William D. Hartung is a Senior Fellow at the World Policy Institute and the Director of the Arms Trade Resource Center. Most recently, he co-authored “Complex 2030: The Costs and Consequences of the Plan to Build a New Generation of Nuclear Weapons.”
As Sen. Jess Trussme (a mythical political leader played by comedian Ira Shorr) is wont to say, the beauty of missile defense is that it is "a weapon that doesn't work for a threat that doesn't exist." This is doubly true for the Bush administration's plan to put missile interceptors in Poland and anti-missile radars in the Czech Republic.
By optimistic projections, the system would cost $3.5 billion and would be ready to go by 2013. U.S. officials involved with the project argue that this is early enough to deal with the highly touted Iranian threat, since they believe that Tehran will not be able to develop a nuclear weapon and mount it on a ballistic missile until at least 2015. If this is so, there is much more time available to negotiate a cap on Iran's nuclear program than Bush administration officials have officially acknowledged. Negotiations would not only be more effective, but they wouldn't waste billions of dollars that could be used for far better purposes.
And what kind of system would exist by 2013, if—in a first for the missile defense program—it was actually developed on schedule? Most likely one that is no more effective than current missile interceptors, which have given no evidence that they can stop an incoming warhead under realistic conditions.

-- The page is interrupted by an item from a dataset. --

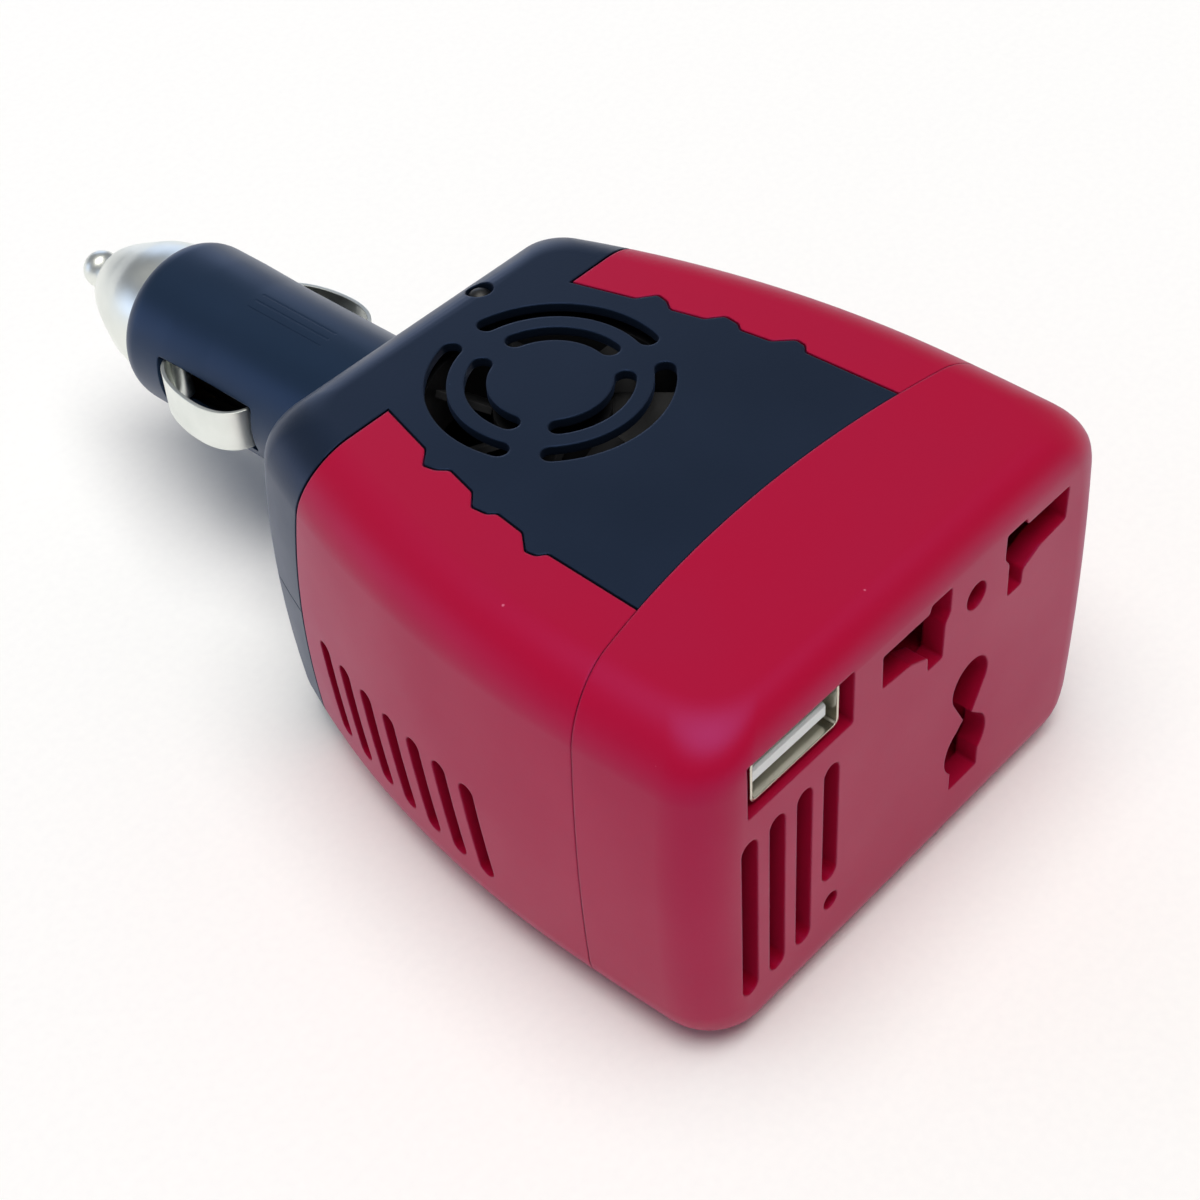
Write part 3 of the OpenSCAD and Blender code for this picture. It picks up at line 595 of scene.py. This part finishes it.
rightPanel = combine(copyOf(outer), "DIFFERENCE", panelInner, *vents,
                     *[rod((x, s, -1), *screw["panelHole"]) for x, s in screw["places"]])
combine(rightPanel, "INTERSECT", panelSpace(sidePanel["gap"]))
leftPanel = mirrored(rightPanel)
handOver(rightPanel, "rightPanelSkin", materials["mouldedCrimsonAbs"], "housing",
         ["right_side_panel"])
handOver(leftPanel, "leftPanelSkin", materials["mouldedCrimsonAbs"], "housing",
         ["left_side_panel"])
print("panels done")

# outlet cover, with the block behind its openings

outlet = dict(x=8.9, bossDepth=5, lineBoss=(17.2, 29.2, 40.6), earthBoss=(5, 6.6, 29.6),
              lineHollow=(4, 16.4, 30.1, 40.2), earthHollow=(4.2, 7.4, 28.9), hollowEnd=12,
              earthTop=(22.8, 3.05), earthLow=(13.6, 3.65), waist=(0.75, 17.8), square=(2.5, 8.4, 12.4),
              spot=(-0.2, 35.1, 1.65),
              line=[(4.6, 39.5), (8, 39.5), (8.2, 38.6), (15.6, 38.6), (15.5, 34.3), (11, 33.9), (8.1, 32.6),
                    (8, 30.7), (5.5, 30.7), (5.4, 35.2), (4.6, 36.3)])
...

If the proposed system only wasted money, that would be outrageous enough. But it is also provoking a three-way political crisis among Europe, Russia and the United States. One common objection has been raised by Foreign Minister Jean Asselborn of Luxembourg: "We don't want to be a political football between Russia and the United States. We want the United States, Russia and Europe to play together in a common defense project."

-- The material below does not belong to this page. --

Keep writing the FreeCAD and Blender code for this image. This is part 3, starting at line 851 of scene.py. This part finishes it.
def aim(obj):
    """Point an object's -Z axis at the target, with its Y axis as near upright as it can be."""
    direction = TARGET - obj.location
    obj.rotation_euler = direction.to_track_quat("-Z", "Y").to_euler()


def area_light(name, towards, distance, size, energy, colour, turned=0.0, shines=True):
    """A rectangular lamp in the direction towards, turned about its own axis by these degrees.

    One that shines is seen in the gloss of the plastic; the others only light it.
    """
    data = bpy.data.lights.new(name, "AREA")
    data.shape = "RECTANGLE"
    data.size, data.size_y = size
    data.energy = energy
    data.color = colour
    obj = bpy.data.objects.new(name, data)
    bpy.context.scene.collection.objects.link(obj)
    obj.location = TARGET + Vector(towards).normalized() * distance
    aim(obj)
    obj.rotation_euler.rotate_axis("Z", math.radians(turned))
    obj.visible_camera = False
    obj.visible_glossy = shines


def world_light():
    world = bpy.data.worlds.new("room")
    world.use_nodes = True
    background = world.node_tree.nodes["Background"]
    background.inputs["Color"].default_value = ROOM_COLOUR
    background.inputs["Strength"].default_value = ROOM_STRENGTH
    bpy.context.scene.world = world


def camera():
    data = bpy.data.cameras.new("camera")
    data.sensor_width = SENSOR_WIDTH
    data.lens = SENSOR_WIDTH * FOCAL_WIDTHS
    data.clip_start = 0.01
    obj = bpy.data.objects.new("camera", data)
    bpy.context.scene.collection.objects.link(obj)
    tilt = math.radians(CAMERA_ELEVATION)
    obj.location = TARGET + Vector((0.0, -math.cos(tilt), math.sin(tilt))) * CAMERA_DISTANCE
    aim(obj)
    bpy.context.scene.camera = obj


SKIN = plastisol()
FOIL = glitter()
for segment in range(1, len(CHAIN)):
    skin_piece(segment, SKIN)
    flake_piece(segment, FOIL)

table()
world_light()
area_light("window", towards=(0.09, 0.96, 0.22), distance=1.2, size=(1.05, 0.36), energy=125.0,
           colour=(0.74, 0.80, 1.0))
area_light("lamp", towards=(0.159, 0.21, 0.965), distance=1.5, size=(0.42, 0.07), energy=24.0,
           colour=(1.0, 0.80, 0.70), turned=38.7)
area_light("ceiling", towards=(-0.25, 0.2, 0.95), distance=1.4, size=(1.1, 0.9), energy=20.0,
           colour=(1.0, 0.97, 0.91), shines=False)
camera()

While the Czech and Polish governments seem to be prepared to go along with the U.S. plans, nobody has asked the Czech and Polish people. A full 57 percent of Czechs oppose having U.S. anti-missile radars on their soil, versus 25 percent in favor. In Poland, the numbers are 68 percent against U.S. missile interceptors, versus 26 percent in favor.
As for the Russians, they are having none of US Secretary of Defense Robert Gates' arguments that they can "share" the project with Washington. From Moscow's perspective, a system of ten missiles now could be expanded in the future in an effort to blunt their nuclear deterrent vis-à-vis the United States.
Given the obscene nuclear overkill possessed by both countries, the threat of U.S. missile defenses may not be all it is cracked up to be.
But Russian leaders see it in the context of other provocative moves by the United States, from expanding NATO right up to their borders, to building military relationships with former Soviet Republics (and bordering states) from the Ukraine to Georgia to Kazakhstan, to seeking military bases in Rumania and Bulgaria. As The Washington Post put it, "it's hard to think of a better way to revive the Cold War" than getting the U.S. and Russia into a tangle over the administration's proposed missile deployments in Europe.
The real danger of the whole missile defense effort is that it serves as a rationale for maintaining large, ongoing nuclear arsenals. As long as the illusion of a "technical fix" to the nuclear threat is kept alive, the urgency for reducing nuclear stockpiles is diminished.
Combined with the Bush administration's "Complex 2030" plan, which calls for building a new generation of nuclear weapons, missile defense represents a threat to peace, and ultimately a threat to all human life.
The truth is that the only way to be truly safe from nuclear weapons is to get rid of them—all of them. This is no easy task, but if the U.S. government expended a small portion of the energy it is throwing into its misguided missile defense program into promoting nuclear disarmament, substantial progress could be made in relatively short order.